DIRECTIVE: Identify the lines that contain the string "names", then copy each of them.

>> Start

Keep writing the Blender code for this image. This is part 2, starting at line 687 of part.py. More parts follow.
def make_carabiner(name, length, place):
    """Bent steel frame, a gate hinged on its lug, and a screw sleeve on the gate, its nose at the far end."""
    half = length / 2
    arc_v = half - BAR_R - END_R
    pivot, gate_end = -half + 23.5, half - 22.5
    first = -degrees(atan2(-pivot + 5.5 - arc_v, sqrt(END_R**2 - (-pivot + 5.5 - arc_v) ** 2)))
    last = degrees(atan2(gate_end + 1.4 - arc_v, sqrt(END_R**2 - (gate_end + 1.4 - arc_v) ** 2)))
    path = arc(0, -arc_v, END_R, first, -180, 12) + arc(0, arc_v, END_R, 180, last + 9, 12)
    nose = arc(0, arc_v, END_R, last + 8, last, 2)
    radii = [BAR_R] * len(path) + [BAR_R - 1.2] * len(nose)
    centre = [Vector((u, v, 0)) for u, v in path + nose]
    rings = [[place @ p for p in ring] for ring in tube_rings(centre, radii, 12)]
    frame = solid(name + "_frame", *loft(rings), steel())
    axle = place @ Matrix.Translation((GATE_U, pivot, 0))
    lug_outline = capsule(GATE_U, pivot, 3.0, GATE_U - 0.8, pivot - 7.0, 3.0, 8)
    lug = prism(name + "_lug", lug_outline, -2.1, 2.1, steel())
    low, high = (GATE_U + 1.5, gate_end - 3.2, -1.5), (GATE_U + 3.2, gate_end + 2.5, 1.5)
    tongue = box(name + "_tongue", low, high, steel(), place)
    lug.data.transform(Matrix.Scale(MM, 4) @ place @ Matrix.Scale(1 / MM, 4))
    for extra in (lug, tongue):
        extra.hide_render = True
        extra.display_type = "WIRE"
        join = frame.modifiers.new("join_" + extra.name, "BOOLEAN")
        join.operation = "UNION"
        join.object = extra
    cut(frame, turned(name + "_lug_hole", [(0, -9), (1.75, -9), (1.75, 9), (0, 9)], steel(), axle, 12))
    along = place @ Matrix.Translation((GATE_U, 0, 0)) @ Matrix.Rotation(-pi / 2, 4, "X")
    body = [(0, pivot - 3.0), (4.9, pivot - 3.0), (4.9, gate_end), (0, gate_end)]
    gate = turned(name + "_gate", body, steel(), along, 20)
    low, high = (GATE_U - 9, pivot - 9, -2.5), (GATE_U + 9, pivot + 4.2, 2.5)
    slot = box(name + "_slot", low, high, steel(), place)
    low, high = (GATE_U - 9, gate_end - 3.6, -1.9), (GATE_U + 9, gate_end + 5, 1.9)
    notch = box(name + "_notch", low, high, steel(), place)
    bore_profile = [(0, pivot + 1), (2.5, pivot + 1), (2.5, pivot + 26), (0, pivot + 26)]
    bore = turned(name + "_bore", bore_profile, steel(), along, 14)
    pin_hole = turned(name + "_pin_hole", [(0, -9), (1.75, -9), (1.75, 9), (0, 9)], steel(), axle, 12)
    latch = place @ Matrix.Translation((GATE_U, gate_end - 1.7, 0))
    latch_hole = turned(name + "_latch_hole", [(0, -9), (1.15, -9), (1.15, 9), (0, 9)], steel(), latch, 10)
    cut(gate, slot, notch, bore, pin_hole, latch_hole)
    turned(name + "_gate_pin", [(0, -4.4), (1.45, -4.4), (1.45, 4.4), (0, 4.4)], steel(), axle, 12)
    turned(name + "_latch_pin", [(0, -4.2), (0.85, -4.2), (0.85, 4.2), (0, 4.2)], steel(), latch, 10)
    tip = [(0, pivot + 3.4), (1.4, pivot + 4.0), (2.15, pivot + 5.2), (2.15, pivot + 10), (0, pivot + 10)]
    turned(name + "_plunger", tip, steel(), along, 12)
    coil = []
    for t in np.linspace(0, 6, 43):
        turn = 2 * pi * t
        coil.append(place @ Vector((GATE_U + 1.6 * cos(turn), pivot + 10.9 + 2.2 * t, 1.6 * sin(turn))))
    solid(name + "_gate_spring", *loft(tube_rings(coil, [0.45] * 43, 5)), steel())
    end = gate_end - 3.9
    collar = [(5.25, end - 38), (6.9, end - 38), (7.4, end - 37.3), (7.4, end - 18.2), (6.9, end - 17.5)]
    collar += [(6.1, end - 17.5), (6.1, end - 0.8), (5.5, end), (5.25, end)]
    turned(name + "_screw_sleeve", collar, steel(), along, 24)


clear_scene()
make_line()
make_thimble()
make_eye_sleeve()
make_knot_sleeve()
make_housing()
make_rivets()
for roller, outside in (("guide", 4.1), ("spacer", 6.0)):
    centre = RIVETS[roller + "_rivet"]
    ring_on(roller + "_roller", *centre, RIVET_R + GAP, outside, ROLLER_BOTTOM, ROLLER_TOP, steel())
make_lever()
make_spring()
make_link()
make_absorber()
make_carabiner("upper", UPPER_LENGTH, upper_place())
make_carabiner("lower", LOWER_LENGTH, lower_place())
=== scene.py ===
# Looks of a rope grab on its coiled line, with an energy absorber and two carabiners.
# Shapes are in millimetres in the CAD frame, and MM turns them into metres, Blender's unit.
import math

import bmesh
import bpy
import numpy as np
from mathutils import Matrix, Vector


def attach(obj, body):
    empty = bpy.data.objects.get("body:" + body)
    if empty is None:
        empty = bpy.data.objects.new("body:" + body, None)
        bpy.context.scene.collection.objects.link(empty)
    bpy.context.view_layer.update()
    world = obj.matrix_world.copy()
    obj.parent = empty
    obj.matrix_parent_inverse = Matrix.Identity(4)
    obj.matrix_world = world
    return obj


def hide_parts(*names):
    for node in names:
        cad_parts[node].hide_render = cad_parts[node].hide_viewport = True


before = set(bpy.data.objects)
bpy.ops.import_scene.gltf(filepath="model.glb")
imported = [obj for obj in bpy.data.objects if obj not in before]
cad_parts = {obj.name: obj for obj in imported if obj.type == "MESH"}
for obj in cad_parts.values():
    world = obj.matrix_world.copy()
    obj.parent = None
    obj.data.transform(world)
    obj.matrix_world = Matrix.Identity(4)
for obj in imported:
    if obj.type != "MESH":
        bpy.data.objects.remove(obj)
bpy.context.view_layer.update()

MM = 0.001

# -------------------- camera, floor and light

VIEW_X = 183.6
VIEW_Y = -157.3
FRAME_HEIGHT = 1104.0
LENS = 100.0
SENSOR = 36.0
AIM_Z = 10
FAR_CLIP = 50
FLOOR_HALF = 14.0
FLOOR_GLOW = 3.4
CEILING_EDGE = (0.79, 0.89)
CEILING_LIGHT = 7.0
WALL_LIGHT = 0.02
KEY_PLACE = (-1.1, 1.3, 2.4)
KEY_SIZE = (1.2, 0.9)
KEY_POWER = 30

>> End
>> Start

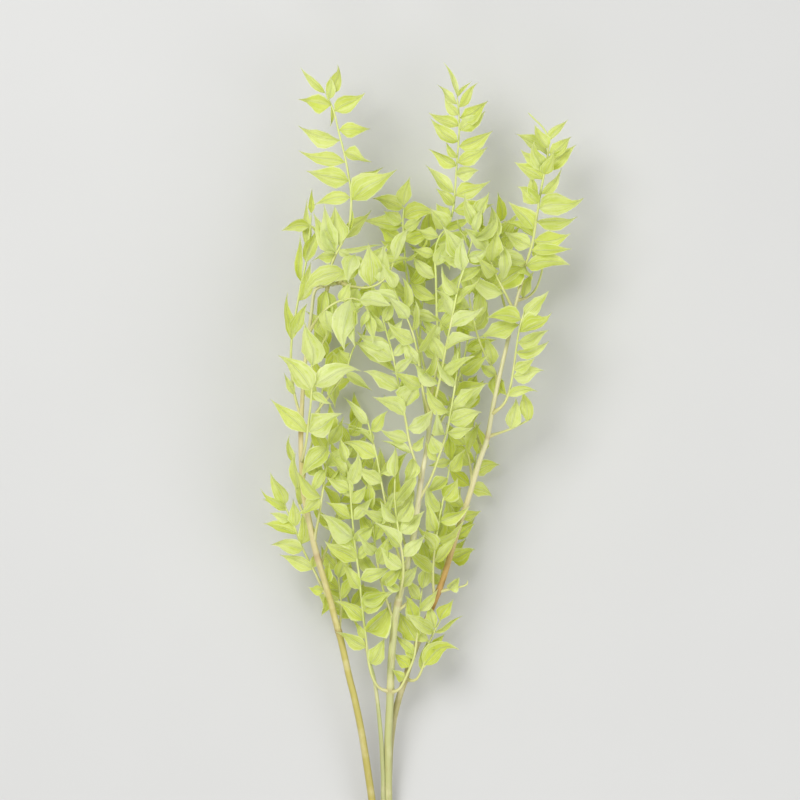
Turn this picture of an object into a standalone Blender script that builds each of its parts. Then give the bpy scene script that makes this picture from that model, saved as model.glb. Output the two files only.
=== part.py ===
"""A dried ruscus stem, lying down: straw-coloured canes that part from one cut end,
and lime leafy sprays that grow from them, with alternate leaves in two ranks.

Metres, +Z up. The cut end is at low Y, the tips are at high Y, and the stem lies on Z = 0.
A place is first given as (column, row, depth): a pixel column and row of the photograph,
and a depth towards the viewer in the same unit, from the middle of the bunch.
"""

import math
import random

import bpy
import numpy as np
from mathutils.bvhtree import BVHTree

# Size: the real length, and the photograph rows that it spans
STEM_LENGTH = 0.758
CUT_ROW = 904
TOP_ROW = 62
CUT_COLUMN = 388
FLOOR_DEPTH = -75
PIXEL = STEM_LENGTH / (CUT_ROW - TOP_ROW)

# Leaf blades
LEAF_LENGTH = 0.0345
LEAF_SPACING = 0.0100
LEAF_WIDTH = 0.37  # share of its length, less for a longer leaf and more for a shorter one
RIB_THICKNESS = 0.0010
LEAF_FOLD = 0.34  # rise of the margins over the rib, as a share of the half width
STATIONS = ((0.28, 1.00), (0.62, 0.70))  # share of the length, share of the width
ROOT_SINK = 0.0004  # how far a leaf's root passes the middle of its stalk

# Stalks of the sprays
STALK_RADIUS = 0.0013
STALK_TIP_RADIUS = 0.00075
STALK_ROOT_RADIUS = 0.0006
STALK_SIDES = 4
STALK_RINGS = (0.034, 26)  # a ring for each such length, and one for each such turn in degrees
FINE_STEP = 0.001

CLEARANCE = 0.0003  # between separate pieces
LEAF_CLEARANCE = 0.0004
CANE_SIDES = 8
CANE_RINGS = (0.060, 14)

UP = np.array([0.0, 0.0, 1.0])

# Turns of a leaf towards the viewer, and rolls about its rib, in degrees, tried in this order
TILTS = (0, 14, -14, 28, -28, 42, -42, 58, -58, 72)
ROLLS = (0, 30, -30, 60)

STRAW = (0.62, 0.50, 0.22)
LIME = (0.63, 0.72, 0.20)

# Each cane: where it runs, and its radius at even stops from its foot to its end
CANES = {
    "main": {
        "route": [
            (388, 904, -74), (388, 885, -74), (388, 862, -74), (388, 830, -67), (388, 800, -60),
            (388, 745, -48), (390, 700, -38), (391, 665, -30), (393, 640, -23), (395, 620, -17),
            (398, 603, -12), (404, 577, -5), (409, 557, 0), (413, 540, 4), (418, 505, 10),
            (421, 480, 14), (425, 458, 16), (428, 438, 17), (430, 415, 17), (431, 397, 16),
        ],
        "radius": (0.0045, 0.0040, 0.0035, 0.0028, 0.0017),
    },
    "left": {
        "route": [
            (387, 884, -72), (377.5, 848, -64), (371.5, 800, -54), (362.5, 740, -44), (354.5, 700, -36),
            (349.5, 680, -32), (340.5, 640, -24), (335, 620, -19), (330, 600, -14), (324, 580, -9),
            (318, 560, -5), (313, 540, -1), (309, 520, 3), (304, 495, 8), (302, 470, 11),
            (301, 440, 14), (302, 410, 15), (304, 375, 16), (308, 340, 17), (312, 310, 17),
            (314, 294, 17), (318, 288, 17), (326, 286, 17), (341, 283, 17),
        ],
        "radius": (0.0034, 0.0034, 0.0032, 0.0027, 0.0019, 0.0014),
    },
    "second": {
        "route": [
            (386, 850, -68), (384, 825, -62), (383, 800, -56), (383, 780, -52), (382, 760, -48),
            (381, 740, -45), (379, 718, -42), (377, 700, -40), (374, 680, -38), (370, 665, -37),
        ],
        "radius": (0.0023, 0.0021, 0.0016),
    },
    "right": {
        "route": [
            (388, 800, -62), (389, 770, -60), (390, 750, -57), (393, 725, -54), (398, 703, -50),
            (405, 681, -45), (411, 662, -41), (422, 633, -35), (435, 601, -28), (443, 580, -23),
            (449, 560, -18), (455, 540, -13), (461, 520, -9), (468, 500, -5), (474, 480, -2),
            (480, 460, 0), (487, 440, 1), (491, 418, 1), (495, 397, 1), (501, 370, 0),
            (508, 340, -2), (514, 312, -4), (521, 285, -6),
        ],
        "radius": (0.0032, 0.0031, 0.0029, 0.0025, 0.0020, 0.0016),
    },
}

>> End

FINISHED EXERCISE:
def hide_parts(*names):
    for node in names:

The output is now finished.